I don't want anyone to confuse his tantrums for positive passion.

because you know that Hervey and Rhodes are going to give credit to his passion for the team and for the game of football. and say it just shows how much he cares.
The bolded is interesting Gord.

Unfortunately so much of the assessment of coaches seems to be subjective.

Early last season I was saying it looked like something was wrong with Reed the way he presented in postgame interviews. He looked basically incapable of calming himself. Just a bundle of stress and nervous energy. A person susceptible to being too wired is going to have a hard time maintaining calm, or emotional calm. It struck me that this guy would be random in the dressing room, on the field(obviously) and would react sometimes to internal feelings rather than looking at situations objectively and effectively.

A higher up like this is random, unpredictable, prone to rage, mixed emotions, fire, ice, and nice, and you never know what you're getting from one moment to the next.

Does anybody really want to work for a person like that?

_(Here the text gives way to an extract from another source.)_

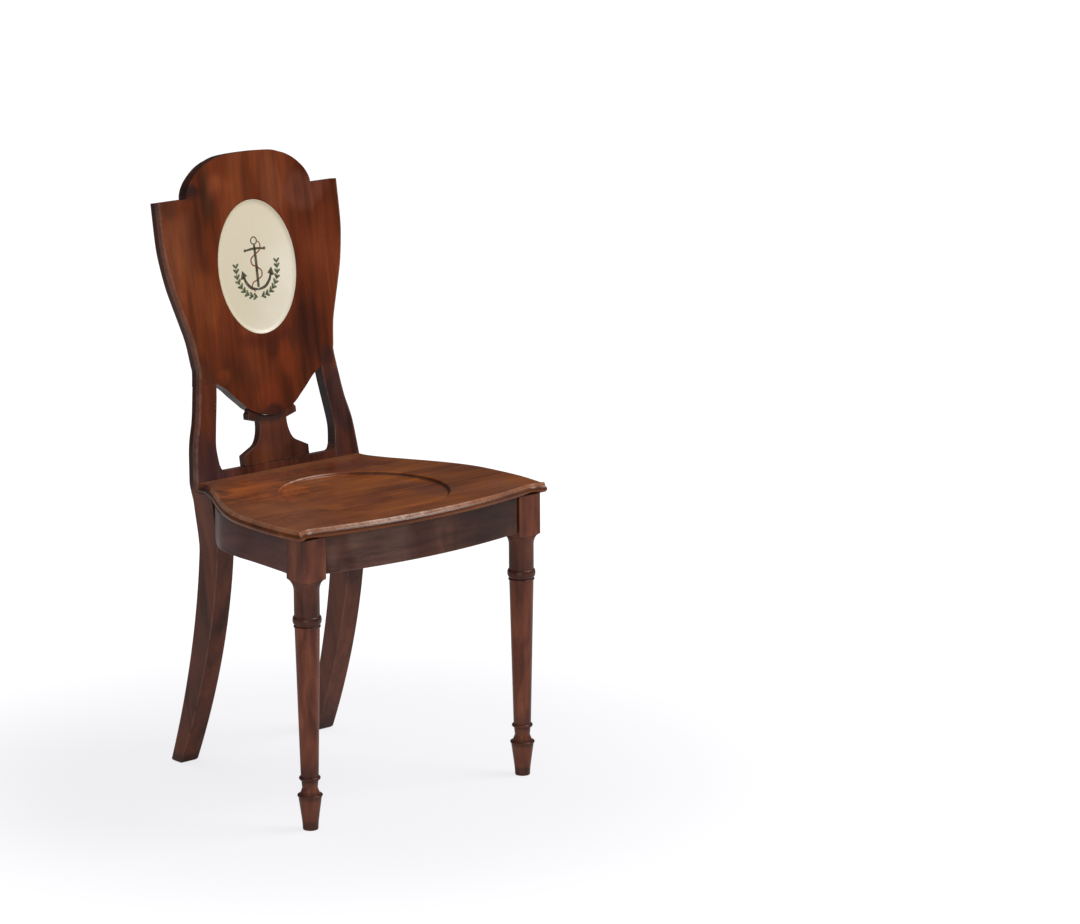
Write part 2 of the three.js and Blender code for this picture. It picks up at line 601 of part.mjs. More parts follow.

I would ignore what some of the players say. Coaches/managers like this induce some kind of Stockholm Syndrome where the whole experience of dealing with the individual feels chaotic, unsure, but you get some sense that you know the person intimately and in some cases feel for them as an individual. you end up feeling like you go through a lot with them while accomplishing little. Kavis would have this in the Eskimo dressing room, an intense, even abusive individual but who is in charge of a group of individuals who depending on their life experience may perceive such continual abuse as "caring". As in this guy sure cares a lot, look at him bleed..

Its disturbing. Its not the Eskimo way.

The Eskimo way was determined by healthy leadership from guys like Ray Jauch, Hugh Campbell who had their heads firmly attached at all times and were appropriate, effective, and in control. They could be terse, hard, intense, but when it came your way you know you had it coming.

A professional org should look beyond apparent player deference and the players loving this guy. I think if they cut Reed and put a reasonable, capable coach in they would love playing for that guy a whole lot more. Players aren't always good for seeing the forest from the trees.